Problem statement:
What is needed is an exact copy of the lines from the line containing "obj.parent = None" to the line containing "# line of sight", both lines included, and nothing else.

Stored data:
_____
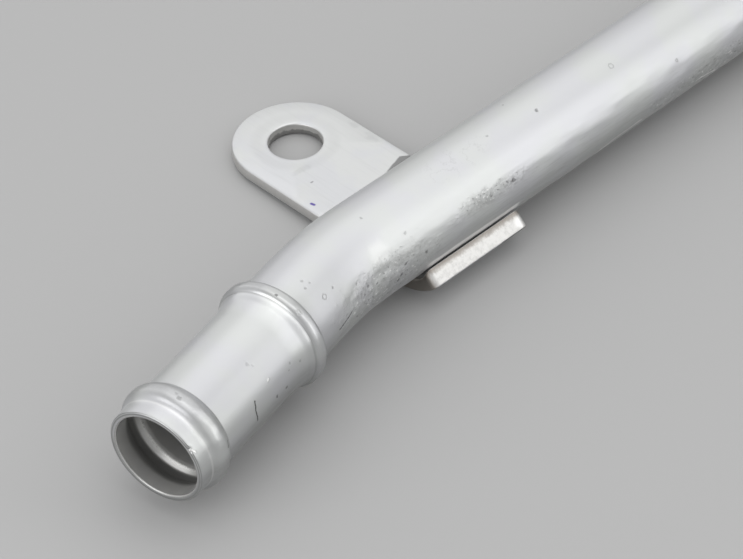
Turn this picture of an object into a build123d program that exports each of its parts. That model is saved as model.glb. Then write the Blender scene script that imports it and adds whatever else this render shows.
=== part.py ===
from build123d import *
import math
import os

# Engine coolant pipe: an aluminium tube with one shallow bend and a rolled hose end at each mouth,
# brazed into the saddle of a stamped bracket that carries one bolt hole. All sizes are in mm.
# The part's origin is the centre of the bolt hole on the bracket's seat, its lower flat face.
# +X runs along the long straight run, away from the bend. +Y runs from the pipe to the bolt hole.

# Tube
tube_diameter = 16.0
tube_wall = 1.0
bend_angle = 12.8
bend_radius = 60.0
front_run = 46.0
rear_run = 132.0
rim_break = 0.3

# Sealing bead, the first from each mouth
collar_length = 2.75
sealing_bead_height = 0.95
sealing_bead_front_slope = 1.15
sealing_bead_crest = 2.0
sealing_bead_rear_slope = 1.0
sealing_bead_root_round = 1.2
sealing_bead_crest_round = 1.6

# Stop bead, the one that the hose is pushed up to, with its long flare in front
neck_length = 17.7
flare_length = 3.4
flare_rise = 0.6
flare_round = 5.0
stop_bead_height = 1.25
stop_bead_front_slope = 0.75
stop_bead_crest = 1.6
stop_bead_rear_slope = 0.6
stop_bead_crest_round = 0.6
hose_end_land = 2.0

# Bracket
strip_width = 20.8
strip_thickness = 2.1
bolt_hole_diameter = 9.0
bolt_hole_to_pipe = 32.7
bend_to_bolt_hole = 22.9
saddle_radius = 11.0
saddle_drop = 1.4
saddle_lip_angle = 47.0
shoulder_radius = 2.8
lip_corner_round = 1.2
edge_break = 0.3

# Braze between tube and saddle
braze_gap = 0.05
braze_reach = 3.5
braze_hollow = 0.05
braze_end_inset = 0.5

# Derived sizes
tube_radius = tube_diameter / 2
bend_tangent = bend_radius * math.tan(math.radians(bend_angle / 2))
saddle_centre = (0, saddle_radius - tube_radius - braze_gap)
seat_to_pipe = tube_radius + braze_gap + strip_thickness - saddle_drop


def offset_corners(corners, distance):
    """Corner points of the same polyline moved sideways, to its right as it is walked."""
    directions = [(b - a).normalized() for a, b in zip(corners, corners[1:])]
    sides = [Vector(d.Y, -d.X) for d in directions]
    moved = [corners[0] + sides[0] * distance]
    for corner, before, after in zip(corners[1:-1], sides, sides[1:]):
        moved.append(corner + (before + after) * (distance / (1 + before.dot(after))))
    moved.append(corners[-1] + sides[-1] * distance)
    return moved


def hose_end_corners():
    """Outer corners of a hose end, from the mouth inwards, as (along, radius, round) values."""
    along = 0.0
    radius = tube_radius
    corners = [(along, radius, 0)]
    steps = [
        (collar_length, 0, sealing_bead_root_round),
        (sealing_bead_front_slope, sealing_bead_height, sealing_bead_crest_round),
        (sealing_bead_crest, 0, sealing_bead_crest_round),
        (sealing_bead_rear_slope, -sealing_bead_height, 0),
        (neck_length, 0, flare_round),
        (flare_length, flare_rise, 0),
        (stop_bead_front_slope, stop_bead_height - flare_rise, stop_bead_crest_round),
        (stop_bead_crest, 0, stop_bead_crest_round),
        (stop_bead_rear_slope, -stop_bead_height, 0),
        (hose_end_land, 0, 0),
    ]
    for step, rise, corner_round in steps:
        along += step
        radius += rise
        corners.append((along, radius, corner_round))
    return corners


def hose_end_length():
    return hose_end_corners()[-1][0]


def hose_end():
    """Rolled end of the tube: the wall keeps its thickness, so each bead is a groove inside."""
    corners = hose_end_corners()
    middle_of_rim, *outer = [Vector(along, radius) for along, radius, _ in corners]
    outer_rounds = [corner_round for _, _, corner_round in corners]
    inner_start, *inner = offset_corners([middle_of_rim, *outer], tube_wall)
    rim = [
        inner_start + Vector(rim_break, 0),
        inner_start + Vector(0, rim_break),
        middle_of_rim - Vector(0, rim_break),
        middle_of_rim + Vector(rim_break, 0),
    ]
    outline = FilletPolyline(
        *rim, *outer, *reversed(inner), radius=[0, 0, 0, *outer_rounds, *[0] * len(inner)], close=True
    )
    return revolve(make_face(outline), Axis.X)


def tube_section():
    """Ring across the tube, standing at the origin and facing along +X."""
    return Plane.YZ * (Circle(tube_radius) - Circle(tube_radius - tube_wall))


def straight_tube(length):
    return extrude(tube_section(), length)


def bent_tube():
    """Bend from the start of the rear run back to the front run, curving towards -Y."""
    hub = Axis((0, -bend_radius, 0), (0, 0, 1))
    return revolve(tube_section(), hub, bend_angle)


def pipe():
    """The whole pipe about the point where its two straight axes would cross."""
    swing = Rot(0, 0, bend_angle)
    front_straight = front_run - bend_tangent - hose_end_length()
    rear_straight = rear_run - bend_tangent - hose_end_length()
    return (
        swing * Pos(-front_run, 0, 0) * hose_end()
        + swing * Pos(-bend_tangent - front_straight, 0, 0) * straight_tube(front_straight)
        + Pos(bend_tangent, 0, 0) * bent_tube()
        + Pos(bend_tangent, 0, 0) * straight_tube(rear_straight)
        + Pos(rear_run, 0, 0) * Rot(0, 0, 180) * hose_end()
    )


def below(centre, radius, degrees):
    """Point on a circle, counted from its lowest point towards the bolt hole."""
    angle = math.radians(degrees)
    return (centre[0] + radius * math.sin(angle), centre[1] - radius * math.cos(angle))


def above(centre, radius, degrees):
    """Point on a circle, counted from its highest point towards the bolt hole."""
    angle = math.radians(degrees)
    return (centre[0] + radius * math.sin(angle), centre[1] + radius * math.cos(angle))


def arc(place, centre, radius, first, last):
    ends = [place(centre, radius, angle) for angle in (first, (first + last) / 2, last)]
    return ThreePointArc(*ends)


def bracket_section():
    """Side view of the strip: lip, saddle under the tube, shoulder, then the flat with the hole."""
    saddle_outer = saddle_radius + strip_thickness
    shoulder_outer = shoulder_radius + strip_thickness
    reach = saddle_radius + shoulder_radius + strip_thickness
    rise_angle = math.degrees(math.acos(1 - saddle_drop / reach))
    flat_top = saddle_centre[1] - saddle_radius + saddle_drop
    flat_start = reach * math.sin(math.radians(rise_angle))
    shoulder_centre = (flat_start, flat_top - shoulder_outer)
    tip = bolt_hole_to_pipe + strip_width / 2
    tip_top = (tip, flat_top)
    tip_bottom = (tip, flat_top - strip_thickness)
    upper = [
        arc(below, saddle_centre, saddle_radius, -saddle_lip_angle, rise_angle),
        arc(above, shoulder_centre, shoulder_outer, -rise_angle, 0),
        Line(above(shoulder_centre, shoulder_outer, 0), tip_top),
    ]
    lower = [
        Line(tip_bottom, above(shoulder_centre, shoulder_radius, 0)),
        arc(above, shoulder_centre, shoulder_radius, 0, -rise_angle),
        arc(below, saddle_centre, saddle_outer, rise_angle, -saddle_lip_angle),
    ]
    lip = Line(lower[-1] @ 1, upper[0] @ 0)
    return Plane.YZ * make_face(upper + [Line(tip_top, tip_bottom)] + lower + [lip])


def lip_corners(strip):
    """The two edges through the thickness at the ends of the lip."""
    return [
        edge
        for edge in strip.edges().filter_by(GeomType.LINE)
        if math.isclose(edge.length, strip_thickness, rel_tol=1e-4) and edge.center().Y < 0
    ]


def rolled_rims(strip):
    """Edges along the faces, without creases and the seat's rim of the hole, which is left sharp."""
    rims = []
    for edge in strip.edges():
        straight = edge.geom_type == GeomType.LINE
        through = straight and math.isclose(edge.length, strip_thickness, rel_tol=1e-4)
        crease = straight and math.isclose(edge.length, strip_width, rel_tol=1e-4)
        if not through and not crease and not is_hole_rim_at_seat(edge):
            rims.append(edge)
    return rims


def is_hole_rim_at_seat(edge):
    rim = 2 * math.pi * bolt_hole_diameter / 2
    return math.isclose(edge.length, rim, rel_tol=1e-4) and math.isclose(
        edge.center().Z, -seat_to_pipe, abs_tol=1e-3
    )


def bracket():
    """Stamped strip with a rounded tip, pressed to a saddle under the tube."""
    strip = extrude(bracket_section(), strip_width / 2, both=True)
    hole_place = Pos(0, bolt_hole_to_pipe, 0)
    strip_length = 2 * (bolt_hole_to_pipe + strip_width)
    tall = 4 * (tube_diameter + strip_thickness)
    outline = hole_place * (
        Circle(strip_width / 2)
        + Rectangle(strip_width, strip_length, align=(Align.CENTER, Align.MAX))
    )
    strip = strip & extrude(outline, tall, both=True)
    strip = fillet(lip_corners(strip), lip_corner_round)
    strip = strip - hole_place * Cylinder(bolt_hole_diameter / 2, tall)
    return Pos(bend_to_bolt_hole, 0, 0) * chamfer(rolled_rims(strip), edge_break)


def braze():
    """Filler drawn into the crevice between tube and saddle, with hollow edges."""
    on_tube = math.degrees(math.asin(braze_reach / tube_radius))
    on_saddle = math.degrees(math.asin(braze_reach / saddle_radius))
    against_tube = arc(below, (0, 0), tube_radius, -on_tube, on_tube)
    against_saddle = arc(below, saddle_centre, saddle_radius, on_saddle, -on_saddle)
    edges = [against_tube, against_saddle]
    for tube_point, saddle_point in (
        (against_tube @ 1, against_saddle @ 0),
        (against_tube @ 0, against_saddle @ 1),
    ):
        middle = (tube_point + saddle_point) / 2
        inwards = Vector(-math.copysign(braze_hollow, middle.X), 0)
        edges.append(ThreePointArc(tube_point, middle + inwards, saddle_point))
    half_length = strip_width / 2 - edge_break - braze_end_inset
    return Pos(bend_to_bolt_hole, 0, 0) * extrude(
        Plane.YZ * make_face(edges), half_length, both=True
    )


def main():
    """Places each piece about the bolt hole's seat and writes it to its own file."""
    os.makedirs("parts", exist_ok=True)
    to_part_frame = Pos(-bend_to_bolt_hole, -bolt_hole_to_pipe, seat_to_pipe)
    pieces = {"pipe": pipe(), "bracket": bracket(), "braze": braze()}
    for name, piece in pieces.items():
        placed = to_part_frame * piece
        export_step(placed, f"parts/{name}.step")
        print(name, "solids", len(placed.solids()), "volume", round(placed.volume, 2))


main()
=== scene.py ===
# %% [markdown]
# # An engine coolant pipe
#
# The object is a drawn aluminium tube with one shallow bend. Each mouth is rolled into a hose end
# with two beads, and a stamped bracket with one bolt hole is brazed under the tube.
# The packed CAD model comes in first, as a frame that never moves. Every piece made here takes its
# place from it, in metres, and rides on its one body.

# %% Load the frame
import math

import bmesh
import bpy
from bmesh.types import BMEdge, BMVert
from mathutils import Matrix, Vector, noise


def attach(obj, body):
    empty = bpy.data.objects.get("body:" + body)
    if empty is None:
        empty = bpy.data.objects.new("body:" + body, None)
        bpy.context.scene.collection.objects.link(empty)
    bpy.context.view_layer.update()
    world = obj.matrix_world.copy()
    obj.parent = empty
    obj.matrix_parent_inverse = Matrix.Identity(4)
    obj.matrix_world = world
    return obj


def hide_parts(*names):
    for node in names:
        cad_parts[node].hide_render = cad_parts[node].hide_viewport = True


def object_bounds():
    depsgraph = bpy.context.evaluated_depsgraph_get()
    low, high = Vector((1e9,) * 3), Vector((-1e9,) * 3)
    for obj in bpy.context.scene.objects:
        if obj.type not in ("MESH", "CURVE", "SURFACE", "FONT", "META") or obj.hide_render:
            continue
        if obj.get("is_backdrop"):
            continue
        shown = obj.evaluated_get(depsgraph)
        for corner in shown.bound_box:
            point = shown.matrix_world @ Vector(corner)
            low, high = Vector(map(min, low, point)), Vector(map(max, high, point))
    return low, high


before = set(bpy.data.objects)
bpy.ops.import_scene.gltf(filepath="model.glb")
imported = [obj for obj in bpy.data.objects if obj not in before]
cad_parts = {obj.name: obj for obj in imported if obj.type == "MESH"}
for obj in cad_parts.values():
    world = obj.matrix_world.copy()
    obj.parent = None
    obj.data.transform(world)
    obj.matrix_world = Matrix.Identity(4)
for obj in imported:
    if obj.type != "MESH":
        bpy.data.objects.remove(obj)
cad_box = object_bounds()
print("CAD nodes:", sorted(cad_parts))

# %% [markdown]
# ## The camera
#
# The camera comes first, so that each piece can be judged in its final view. A long lens from
# well back keeps the tube's sides nearly parallel, as they are in the photo. The turn about the
# line of sight comes last, because that only tilts the picture.

# %% Camera
MM = 0.001  # the shapes are worked out in millimetres, and Blender counts in metres
CAMERA_PLACE = Vector((-243.39, -275.43, 300.91)) * MM
CAMERA_BEARING = 46.739
CAMERA_PITCH = 41.902
CAMERA_ROLL = -2.164
CAMERA_LENS = 140.82


def shown(data):
    """Puts a new object into the scene for a camera, a mesh or a lamp."""
    thing = bpy.data.objects.new(data.name, data)
    bpy.context.scene.collection.objects.link(thing)
    return thing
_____
Answer for the task:
    obj.parent = None
    obj.data.transform(world)
    obj.matrix_world = Matrix.Identity(4)
for obj in imported:
    if obj.type != "MESH":
        bpy.data.objects.remove(obj)
cad_box = object_bounds()
print("CAD nodes:", sorted(cad_parts))

# %% [markdown]
# ## The camera
#
# The camera comes first, so that each piece can be judged in its final view. A long lens from
# well back keeps the tube's sides nearly parallel, as they are in the photo. The turn about the
# line of sight comes last, because that only tilts the picture.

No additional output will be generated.